__PROBLEM STATEMENT__
Below is a listing; restate from it, character for character, the lines beginning at the line holding "tube_sockets();" and ending at the line holding "points = [vertex.co", both included.

__AVAILABLE RECORDS__
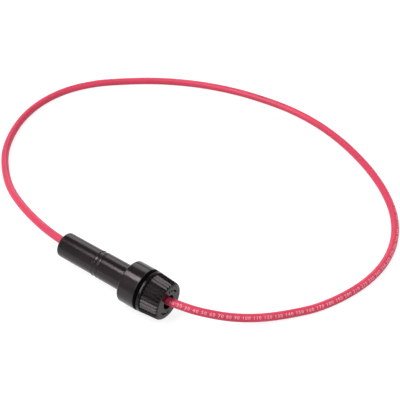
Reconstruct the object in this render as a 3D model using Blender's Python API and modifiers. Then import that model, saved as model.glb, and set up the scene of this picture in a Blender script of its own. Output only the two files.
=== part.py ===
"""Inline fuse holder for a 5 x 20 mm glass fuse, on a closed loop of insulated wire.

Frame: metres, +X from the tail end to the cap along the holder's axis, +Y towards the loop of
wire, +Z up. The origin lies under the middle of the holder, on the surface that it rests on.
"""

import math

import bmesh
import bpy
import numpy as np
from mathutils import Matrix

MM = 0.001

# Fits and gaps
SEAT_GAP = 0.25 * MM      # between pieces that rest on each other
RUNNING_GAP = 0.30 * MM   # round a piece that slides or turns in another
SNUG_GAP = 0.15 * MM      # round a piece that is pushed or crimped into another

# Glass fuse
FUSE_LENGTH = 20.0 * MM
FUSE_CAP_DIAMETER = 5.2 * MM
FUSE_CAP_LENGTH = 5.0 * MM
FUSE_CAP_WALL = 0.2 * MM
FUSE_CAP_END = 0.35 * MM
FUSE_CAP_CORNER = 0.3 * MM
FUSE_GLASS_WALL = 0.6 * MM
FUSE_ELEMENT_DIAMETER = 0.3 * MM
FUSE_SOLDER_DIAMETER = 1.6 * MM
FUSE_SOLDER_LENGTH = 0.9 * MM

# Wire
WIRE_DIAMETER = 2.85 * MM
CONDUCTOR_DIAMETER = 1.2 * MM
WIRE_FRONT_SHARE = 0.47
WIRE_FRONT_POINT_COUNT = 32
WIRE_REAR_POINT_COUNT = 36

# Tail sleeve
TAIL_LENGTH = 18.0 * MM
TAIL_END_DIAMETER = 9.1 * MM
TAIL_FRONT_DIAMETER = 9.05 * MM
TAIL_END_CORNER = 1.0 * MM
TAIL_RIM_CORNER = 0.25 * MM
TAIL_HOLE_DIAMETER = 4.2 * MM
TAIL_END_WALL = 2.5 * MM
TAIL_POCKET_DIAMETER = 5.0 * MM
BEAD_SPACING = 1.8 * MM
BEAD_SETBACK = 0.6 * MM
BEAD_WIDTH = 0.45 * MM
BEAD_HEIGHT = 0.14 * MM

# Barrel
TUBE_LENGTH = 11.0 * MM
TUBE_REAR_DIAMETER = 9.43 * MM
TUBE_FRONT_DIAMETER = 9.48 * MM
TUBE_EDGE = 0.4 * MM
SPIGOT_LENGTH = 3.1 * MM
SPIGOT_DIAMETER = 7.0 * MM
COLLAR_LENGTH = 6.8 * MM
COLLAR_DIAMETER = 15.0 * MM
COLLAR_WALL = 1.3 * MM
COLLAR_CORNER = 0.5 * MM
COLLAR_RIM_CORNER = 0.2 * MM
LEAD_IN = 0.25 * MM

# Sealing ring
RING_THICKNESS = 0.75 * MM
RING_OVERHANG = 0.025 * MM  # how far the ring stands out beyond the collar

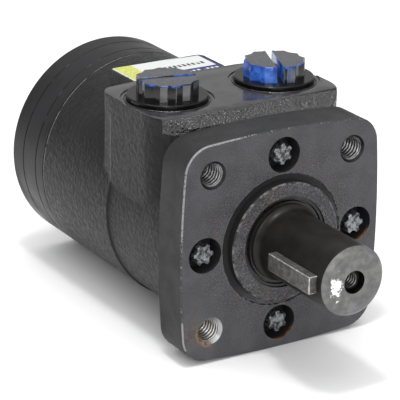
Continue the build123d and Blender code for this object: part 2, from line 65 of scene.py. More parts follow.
...
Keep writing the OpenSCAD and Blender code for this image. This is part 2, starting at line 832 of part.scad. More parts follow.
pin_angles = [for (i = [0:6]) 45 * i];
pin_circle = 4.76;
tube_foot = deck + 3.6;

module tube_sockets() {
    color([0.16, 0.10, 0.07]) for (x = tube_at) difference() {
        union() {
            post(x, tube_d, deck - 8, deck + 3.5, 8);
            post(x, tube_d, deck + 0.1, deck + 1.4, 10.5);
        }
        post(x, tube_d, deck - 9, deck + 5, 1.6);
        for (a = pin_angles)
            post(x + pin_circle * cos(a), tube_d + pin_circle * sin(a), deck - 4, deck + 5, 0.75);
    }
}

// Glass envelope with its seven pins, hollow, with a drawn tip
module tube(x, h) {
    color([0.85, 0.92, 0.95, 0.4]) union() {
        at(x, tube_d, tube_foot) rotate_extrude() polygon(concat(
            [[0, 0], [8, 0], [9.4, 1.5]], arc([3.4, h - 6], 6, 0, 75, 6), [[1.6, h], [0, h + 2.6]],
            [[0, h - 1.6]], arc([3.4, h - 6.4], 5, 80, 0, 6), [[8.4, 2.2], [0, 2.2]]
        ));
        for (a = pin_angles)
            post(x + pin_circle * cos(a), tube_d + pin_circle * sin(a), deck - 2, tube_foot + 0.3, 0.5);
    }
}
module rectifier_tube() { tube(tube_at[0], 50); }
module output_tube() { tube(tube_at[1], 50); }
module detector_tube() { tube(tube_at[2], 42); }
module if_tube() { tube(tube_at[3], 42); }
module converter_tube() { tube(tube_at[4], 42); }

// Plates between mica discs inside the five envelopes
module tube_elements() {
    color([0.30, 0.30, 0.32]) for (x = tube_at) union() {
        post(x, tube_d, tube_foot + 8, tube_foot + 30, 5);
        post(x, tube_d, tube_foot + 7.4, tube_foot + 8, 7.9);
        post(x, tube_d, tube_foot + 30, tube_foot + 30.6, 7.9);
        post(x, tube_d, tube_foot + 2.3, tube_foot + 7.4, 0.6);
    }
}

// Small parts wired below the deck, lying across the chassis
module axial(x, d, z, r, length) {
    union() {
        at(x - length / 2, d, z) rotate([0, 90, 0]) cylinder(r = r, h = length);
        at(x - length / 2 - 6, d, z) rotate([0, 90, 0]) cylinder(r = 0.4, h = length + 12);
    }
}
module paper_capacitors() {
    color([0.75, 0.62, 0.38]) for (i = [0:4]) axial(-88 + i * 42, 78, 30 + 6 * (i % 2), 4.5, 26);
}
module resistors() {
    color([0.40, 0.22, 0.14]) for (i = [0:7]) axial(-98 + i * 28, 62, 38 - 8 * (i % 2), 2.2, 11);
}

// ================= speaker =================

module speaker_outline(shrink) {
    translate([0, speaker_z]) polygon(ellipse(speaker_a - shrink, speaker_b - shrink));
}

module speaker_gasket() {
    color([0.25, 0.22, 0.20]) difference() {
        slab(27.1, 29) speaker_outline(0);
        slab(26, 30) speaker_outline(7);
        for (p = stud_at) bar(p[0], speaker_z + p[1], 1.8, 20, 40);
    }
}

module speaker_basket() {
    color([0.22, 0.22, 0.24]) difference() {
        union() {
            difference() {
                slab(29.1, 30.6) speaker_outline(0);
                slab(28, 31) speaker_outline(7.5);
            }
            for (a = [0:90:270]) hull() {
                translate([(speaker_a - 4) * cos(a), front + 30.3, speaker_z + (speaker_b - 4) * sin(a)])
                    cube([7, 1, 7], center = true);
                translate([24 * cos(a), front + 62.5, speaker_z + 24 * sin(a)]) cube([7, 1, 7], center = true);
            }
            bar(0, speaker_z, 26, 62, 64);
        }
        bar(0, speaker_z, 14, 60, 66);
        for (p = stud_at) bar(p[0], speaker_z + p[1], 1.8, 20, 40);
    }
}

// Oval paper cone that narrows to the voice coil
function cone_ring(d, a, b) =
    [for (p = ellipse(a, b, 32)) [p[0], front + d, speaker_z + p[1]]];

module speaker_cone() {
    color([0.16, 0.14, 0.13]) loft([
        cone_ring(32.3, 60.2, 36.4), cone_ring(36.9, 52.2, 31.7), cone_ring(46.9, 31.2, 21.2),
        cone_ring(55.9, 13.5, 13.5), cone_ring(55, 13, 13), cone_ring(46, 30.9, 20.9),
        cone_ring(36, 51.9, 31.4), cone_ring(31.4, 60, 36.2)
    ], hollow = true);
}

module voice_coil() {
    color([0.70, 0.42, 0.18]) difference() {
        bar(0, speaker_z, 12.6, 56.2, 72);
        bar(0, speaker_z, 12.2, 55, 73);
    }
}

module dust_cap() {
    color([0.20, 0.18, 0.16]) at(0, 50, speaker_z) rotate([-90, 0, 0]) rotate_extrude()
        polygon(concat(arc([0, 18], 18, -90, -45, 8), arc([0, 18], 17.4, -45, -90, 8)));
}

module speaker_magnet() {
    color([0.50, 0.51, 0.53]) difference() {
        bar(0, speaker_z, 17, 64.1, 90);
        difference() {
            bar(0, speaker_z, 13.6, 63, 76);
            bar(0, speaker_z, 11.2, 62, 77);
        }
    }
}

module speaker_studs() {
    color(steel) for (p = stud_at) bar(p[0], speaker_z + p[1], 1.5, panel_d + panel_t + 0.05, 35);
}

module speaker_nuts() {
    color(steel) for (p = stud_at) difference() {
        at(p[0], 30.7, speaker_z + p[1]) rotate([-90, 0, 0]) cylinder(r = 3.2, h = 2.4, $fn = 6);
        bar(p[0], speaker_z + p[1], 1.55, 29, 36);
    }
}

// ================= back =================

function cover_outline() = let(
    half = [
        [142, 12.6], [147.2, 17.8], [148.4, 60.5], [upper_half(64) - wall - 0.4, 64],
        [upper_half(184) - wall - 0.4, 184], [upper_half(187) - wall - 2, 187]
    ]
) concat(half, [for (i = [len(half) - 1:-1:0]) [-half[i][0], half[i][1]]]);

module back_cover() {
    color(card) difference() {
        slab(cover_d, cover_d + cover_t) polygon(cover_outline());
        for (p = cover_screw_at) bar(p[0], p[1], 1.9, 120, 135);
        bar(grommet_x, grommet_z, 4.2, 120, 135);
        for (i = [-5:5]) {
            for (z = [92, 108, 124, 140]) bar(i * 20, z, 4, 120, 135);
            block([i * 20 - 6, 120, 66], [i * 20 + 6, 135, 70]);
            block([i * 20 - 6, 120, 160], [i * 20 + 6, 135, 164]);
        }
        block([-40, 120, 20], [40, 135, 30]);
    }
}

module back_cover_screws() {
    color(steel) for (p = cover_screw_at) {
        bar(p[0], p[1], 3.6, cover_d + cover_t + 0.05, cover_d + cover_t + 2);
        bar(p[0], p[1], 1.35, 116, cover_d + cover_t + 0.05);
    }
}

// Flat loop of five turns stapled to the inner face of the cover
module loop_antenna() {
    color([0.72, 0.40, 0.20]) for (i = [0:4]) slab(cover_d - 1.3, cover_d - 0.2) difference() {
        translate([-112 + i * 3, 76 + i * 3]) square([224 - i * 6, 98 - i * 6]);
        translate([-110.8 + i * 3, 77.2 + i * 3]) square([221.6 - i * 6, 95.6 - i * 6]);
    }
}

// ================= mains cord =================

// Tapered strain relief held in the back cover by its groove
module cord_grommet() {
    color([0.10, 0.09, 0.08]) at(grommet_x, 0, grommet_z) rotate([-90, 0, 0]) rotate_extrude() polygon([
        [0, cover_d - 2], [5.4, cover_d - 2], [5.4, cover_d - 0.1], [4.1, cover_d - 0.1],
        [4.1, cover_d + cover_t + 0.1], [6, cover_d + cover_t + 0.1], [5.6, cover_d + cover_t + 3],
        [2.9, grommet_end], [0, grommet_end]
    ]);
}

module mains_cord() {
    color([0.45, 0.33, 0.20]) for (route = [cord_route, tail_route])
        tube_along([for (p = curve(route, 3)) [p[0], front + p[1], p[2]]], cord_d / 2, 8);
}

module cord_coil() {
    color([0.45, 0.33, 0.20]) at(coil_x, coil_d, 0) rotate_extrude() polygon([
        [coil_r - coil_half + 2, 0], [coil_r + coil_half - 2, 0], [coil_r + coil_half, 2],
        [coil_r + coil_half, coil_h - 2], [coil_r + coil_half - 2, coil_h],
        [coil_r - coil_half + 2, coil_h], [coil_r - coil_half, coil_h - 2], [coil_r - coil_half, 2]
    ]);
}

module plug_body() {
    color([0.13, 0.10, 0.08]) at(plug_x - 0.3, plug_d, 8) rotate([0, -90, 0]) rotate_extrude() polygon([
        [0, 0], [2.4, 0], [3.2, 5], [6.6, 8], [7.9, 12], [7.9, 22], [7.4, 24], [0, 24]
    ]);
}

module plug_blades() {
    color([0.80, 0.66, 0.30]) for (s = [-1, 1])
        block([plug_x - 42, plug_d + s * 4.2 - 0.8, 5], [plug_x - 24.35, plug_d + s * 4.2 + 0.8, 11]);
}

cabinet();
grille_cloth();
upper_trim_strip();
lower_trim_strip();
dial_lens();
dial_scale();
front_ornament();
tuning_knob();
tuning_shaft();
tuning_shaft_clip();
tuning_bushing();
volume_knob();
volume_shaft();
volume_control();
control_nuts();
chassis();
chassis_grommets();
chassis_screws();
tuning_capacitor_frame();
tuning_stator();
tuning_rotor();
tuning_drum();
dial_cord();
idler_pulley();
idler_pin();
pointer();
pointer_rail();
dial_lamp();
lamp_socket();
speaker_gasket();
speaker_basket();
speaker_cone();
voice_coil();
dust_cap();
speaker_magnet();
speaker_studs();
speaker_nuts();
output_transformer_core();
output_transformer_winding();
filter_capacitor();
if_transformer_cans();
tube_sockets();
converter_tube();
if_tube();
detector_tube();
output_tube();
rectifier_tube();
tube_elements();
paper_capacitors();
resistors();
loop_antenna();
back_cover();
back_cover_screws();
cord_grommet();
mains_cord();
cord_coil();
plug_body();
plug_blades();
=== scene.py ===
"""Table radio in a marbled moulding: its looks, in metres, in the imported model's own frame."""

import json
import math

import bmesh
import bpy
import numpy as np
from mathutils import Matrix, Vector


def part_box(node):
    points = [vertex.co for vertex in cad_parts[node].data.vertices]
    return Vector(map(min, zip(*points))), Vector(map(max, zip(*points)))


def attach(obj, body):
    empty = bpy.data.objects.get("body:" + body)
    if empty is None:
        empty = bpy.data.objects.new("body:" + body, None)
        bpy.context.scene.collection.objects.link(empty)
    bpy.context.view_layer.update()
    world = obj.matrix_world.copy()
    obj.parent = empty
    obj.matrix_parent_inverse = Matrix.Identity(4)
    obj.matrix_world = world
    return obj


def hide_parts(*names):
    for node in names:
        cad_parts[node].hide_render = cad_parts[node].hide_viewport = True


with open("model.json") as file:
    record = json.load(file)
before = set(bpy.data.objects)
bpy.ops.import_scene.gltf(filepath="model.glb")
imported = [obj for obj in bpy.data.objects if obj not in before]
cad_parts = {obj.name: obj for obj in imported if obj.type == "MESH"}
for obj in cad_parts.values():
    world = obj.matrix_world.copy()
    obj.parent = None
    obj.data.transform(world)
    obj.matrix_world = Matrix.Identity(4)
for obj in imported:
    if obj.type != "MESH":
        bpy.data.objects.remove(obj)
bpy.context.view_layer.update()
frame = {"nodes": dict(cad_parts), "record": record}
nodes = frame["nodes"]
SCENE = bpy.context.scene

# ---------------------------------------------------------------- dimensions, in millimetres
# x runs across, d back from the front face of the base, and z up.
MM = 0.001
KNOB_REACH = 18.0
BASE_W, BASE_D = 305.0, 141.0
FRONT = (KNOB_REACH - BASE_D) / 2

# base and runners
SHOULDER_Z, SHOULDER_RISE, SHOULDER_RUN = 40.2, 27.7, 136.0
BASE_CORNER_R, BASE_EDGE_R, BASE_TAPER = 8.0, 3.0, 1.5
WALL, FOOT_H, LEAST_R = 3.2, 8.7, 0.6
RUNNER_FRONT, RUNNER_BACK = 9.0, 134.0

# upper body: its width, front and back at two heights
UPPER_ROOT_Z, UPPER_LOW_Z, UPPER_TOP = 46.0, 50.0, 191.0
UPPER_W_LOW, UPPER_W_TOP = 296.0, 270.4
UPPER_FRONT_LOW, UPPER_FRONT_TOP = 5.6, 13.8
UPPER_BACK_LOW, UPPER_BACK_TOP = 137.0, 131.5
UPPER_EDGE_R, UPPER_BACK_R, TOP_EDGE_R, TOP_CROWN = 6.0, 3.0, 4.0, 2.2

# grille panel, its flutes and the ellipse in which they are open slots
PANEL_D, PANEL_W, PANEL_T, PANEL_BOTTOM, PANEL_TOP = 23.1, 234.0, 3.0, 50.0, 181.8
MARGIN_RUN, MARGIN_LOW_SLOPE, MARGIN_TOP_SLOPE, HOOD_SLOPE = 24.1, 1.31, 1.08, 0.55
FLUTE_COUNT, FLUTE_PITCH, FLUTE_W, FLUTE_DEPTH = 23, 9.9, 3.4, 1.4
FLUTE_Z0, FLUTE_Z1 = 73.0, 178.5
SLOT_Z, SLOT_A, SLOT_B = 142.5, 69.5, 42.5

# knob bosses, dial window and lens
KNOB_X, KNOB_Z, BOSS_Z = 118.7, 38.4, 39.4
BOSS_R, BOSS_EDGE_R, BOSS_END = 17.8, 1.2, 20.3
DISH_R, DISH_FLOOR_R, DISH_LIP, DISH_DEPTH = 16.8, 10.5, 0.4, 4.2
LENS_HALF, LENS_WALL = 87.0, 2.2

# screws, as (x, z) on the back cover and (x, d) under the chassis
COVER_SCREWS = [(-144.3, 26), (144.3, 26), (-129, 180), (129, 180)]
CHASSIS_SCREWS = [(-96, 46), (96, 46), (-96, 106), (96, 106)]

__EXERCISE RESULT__
tube_sockets();
converter_tube();
if_tube();
detector_tube();
output_tube();
rectifier_tube();
tube_elements();
paper_capacitors();
resistors();
loop_antenna();
back_cover();
back_cover_screws();
cord_grommet();
mains_cord();
cord_coil();
plug_body();
plug_blades();
=== scene.py ===
"""Table radio in a marbled moulding: its looks, in metres, in the imported model's own frame."""

import json
import math

import bmesh
import bpy
import numpy as np
from mathutils import Matrix, Vector


def part_box(node):
    points = [vertex.co for vertex in cad_parts[node].data.vertices]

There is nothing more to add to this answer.